I suppose the modern-day equivalent of this ‘spontaneous’ quest to express an opinion are the tweets and sexting which often seem a good idea before you hit the ‘send’ button. A report in today’s ‘Ara’ newspaper says that a third of adolescents between 14 and 18 have received images of minors nude or almost nude on their telephones, according to the University of Lleida. Once it’s out there, it’s difficult to get the genie back into the bottle. The soldiers who carved comments into Hadrian’s wall little thought that their opinion would be available for all to see 2,000 years later, and not only for people travelling to the wall itself. Let’s hope that people think twice before committing a foolish thought, comment or sexually explicit comment on any wall, anywhere, and especially a facebook wall. If either Chimp or Bray are reading, please get in touch…



  1. But what happened to Chimp and Bray? Haven’t slept all night thinking about them… Perhaps next time you’re in the area you could investigate. Your readers need to know.

    I know you know this story, but worth repeating for your other readers, for years there was a long ‘End the Vietnam War now’ graffitied on a rail bridge in London. The council finally got round to whitewashing it out one day, and as dawn broke over London the following day, the wall was proudly covered with ‘Look, the wall is white again’.

    Happy summer from Ben to Marc and Barry.

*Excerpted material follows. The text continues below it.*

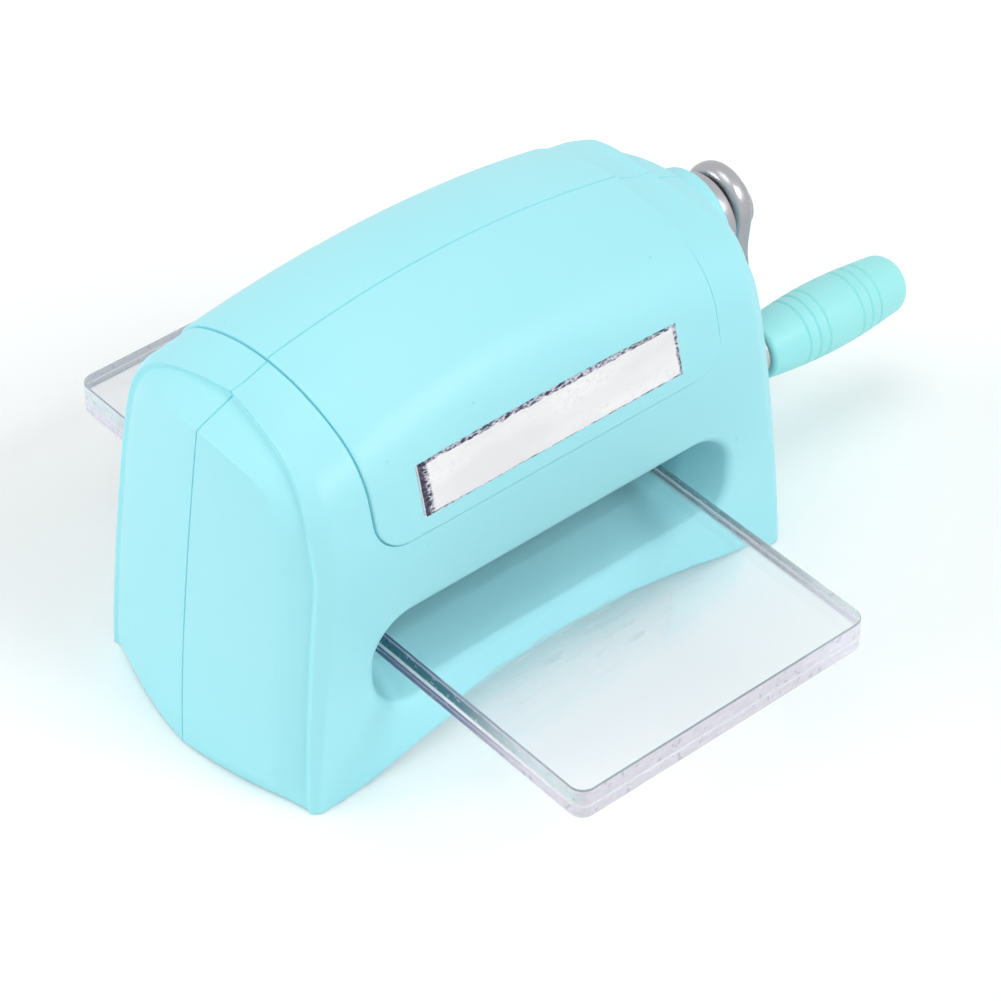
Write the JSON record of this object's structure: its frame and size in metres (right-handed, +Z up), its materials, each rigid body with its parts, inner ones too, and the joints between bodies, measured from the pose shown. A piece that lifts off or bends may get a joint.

  2. Any further down the line discovering who Chimp and Bray were/are? A new post (on anything random) would be great to read before the heat presses down and we all retire to darkened rooms for the duration. Something on Corbyn? On not casting a clout til May’s out? Your readers are on tenterhooks….

    1. Chimp & Bray were local to Conwy – they never married each other. Chimp moved away & sadly passed away last year. Bray still lives in the area. I passed that wall everyday as lived on the Morfa in the 60s. Happy days

      1. Thanks SO much for letting me know. How did you come across my blog? I am from Bangor but have lived in BARCELONA for almost 30 years.